Foo's retreat to her suburban outpost in Radnor certainly puts an exclamation point on the continuing shift of Philly's Gourmet Ground Zero from Walnut Street to various new poles of dining power, now well-dispersed throughout the city. Not coincidentally, though, there's usually a Garces restaurant to lend the hottest of those strips magnetic pull, from Old City (Amada) to University City (Distrito) to Sansom Street (Tinto) and the 700 block of Chestnut Street, where Chifa opened in February.

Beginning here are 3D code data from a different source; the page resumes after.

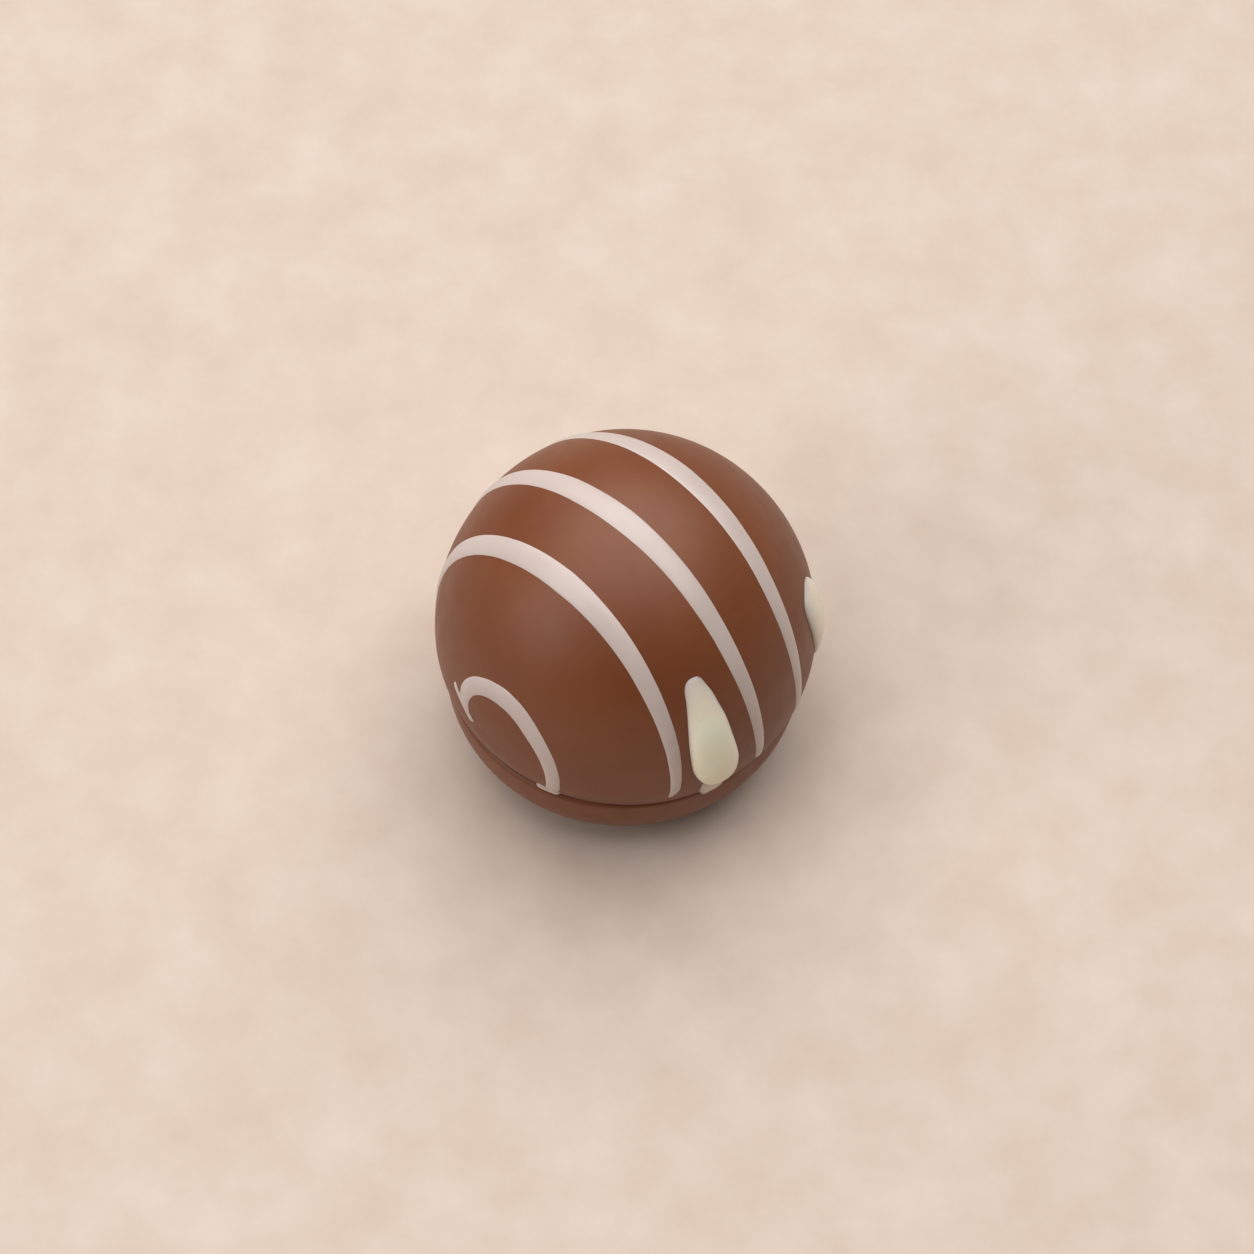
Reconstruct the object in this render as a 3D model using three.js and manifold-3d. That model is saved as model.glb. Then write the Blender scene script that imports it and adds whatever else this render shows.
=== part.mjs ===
// Praline marshmallow: a ball of milk chocolate, drizzled with four white stripes that end at its
// low seam, with two cream drops that ran down its side and set.
//
// Millimetres and degrees. +Z is up, -Y is the shown side, +X is to the right of it.
// The origin is the middle of the small flat spot that the ball rests on.
// Azimuths turn in plan from +X towards +Y, so that the shown side is at -90.

import * as THREE from 'three';
import { mergeVertices } from 'three/addons/utils/BufferGeometryUtils.js';
import Module from 'manifold-3d';

// The coated ball is a shell over a foot, with heights taken from its widest level.
const BALL_RADIUS = 14.0;
const CROWN_HEIGHT = 14.9;
const SHELL_EDGE_RADIUS = 13.12;
const FOOT_RADIUS = 13.35;
const FOOT_DROP = 5.05;
const REST_DROP = 12.2;
const REST_RADIUS = 5.0;

// The seam between them, whose two edges are rounded over. Shell and foot don't quite meet: the
// shell's edge lies a little to the right and the foot a little to the left.
const SEAM_DROP = 3.5;
const SEAM_GROOVE = 0.07;
const SEAM_GAP = 0.04;
const EDGE_ROUND = 0.42;
const SHELL_EDGE_SHIFT = 0.21;
const FOOT_SHIFT = -0.14;

// The white stripes are drizzled side by side, so they share the direction that they face.
// `lie` is the angle from that direction to the stripe at the crown, `drift` and `bow` are how
// far the stripe strays from it for each radian along its run, and `hook` bends it further once it
// is HOOK_START past the crown on its way down the front. `crown`, `front` and `back` are its
// widths over the crown and at its ends. It ends at the seam, or by `frontShort` degrees sooner at
// its near and far edge, and the last one at its back by `backTurns`. Over a length of STRIPE_TAPER
// an end narrows to STRIPE_END_WIDTH of its width.
const STRIPE_AZIMUTH = -132;
const STRIPE_LEAN = 8.5;
const STRIPE_HEIGHT = 0.17;
const STRIPE_TAPER = 0.9;
const STRIPE_END_WIDTH = 0.7;
const HOOK_START = -0.6;
const STRIPES = [
  { crown: 2.1, front: 0.85, back: 1.4, lie: 105.5, drift: 2.1, bow: -2.3, hook: 9.9 },
  { crown: 1.9, front: 0.8, back: 1.4, lie: 80.4, drift: 0.3, bow: 0, hook: 6.1, frontShort: [2.5, 1.5] },
  { crown: 1.85, front: 0.8, back: 1.3, lie: 56.9, drift: 1.3, bow: -1.5, hook: 5.8, frontShort: [3, 10] },
  { crown: 1.9, front: 1.25, back: 1.1, lie: 16.1, drift: 0.25, bow: -0.8, hook: 5, backTurns: [200, 187] },
];

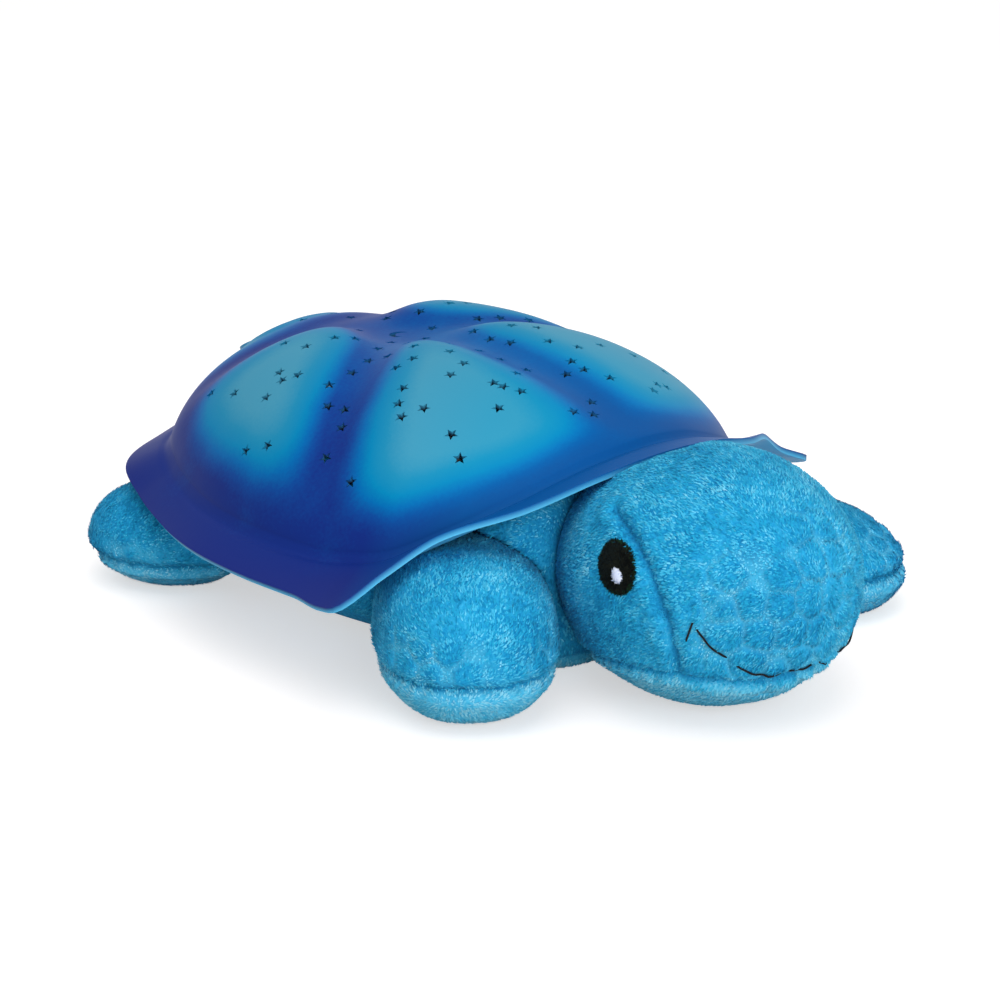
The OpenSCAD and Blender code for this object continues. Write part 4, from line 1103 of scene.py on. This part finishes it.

On a level of purely culinary note, however, Chifa's arrival marks a full-circle bookend to the evolution of fusion cuisine itself - a story begun two decades ago by Foo, who combined her native Chinese flavors with continental techniques and contemporary presentations with such elegance and lasting influence that we now take it for granted. Unfortunately, lesser chefs have given fusion a bad name through random combinations and pedestrian imitation.

Enter Garces, whose earlier restaurants were among the best examples of the next step in the evolution: American chefs began updating foreign flavors from within the boundaries of those authentic traditions (be they Andalusian tapas or Mexican moles) rather than simply sprinkling exotic ingredients onto Western templates.

Chifa's liberally interpreted bicultural menu risks falling victim to the "anything-goes" cliches of fusion folly, even though it is thoroughly updated with sophisticated, cutting-edge techniques, smaller plates, and a stylishly moody ambience.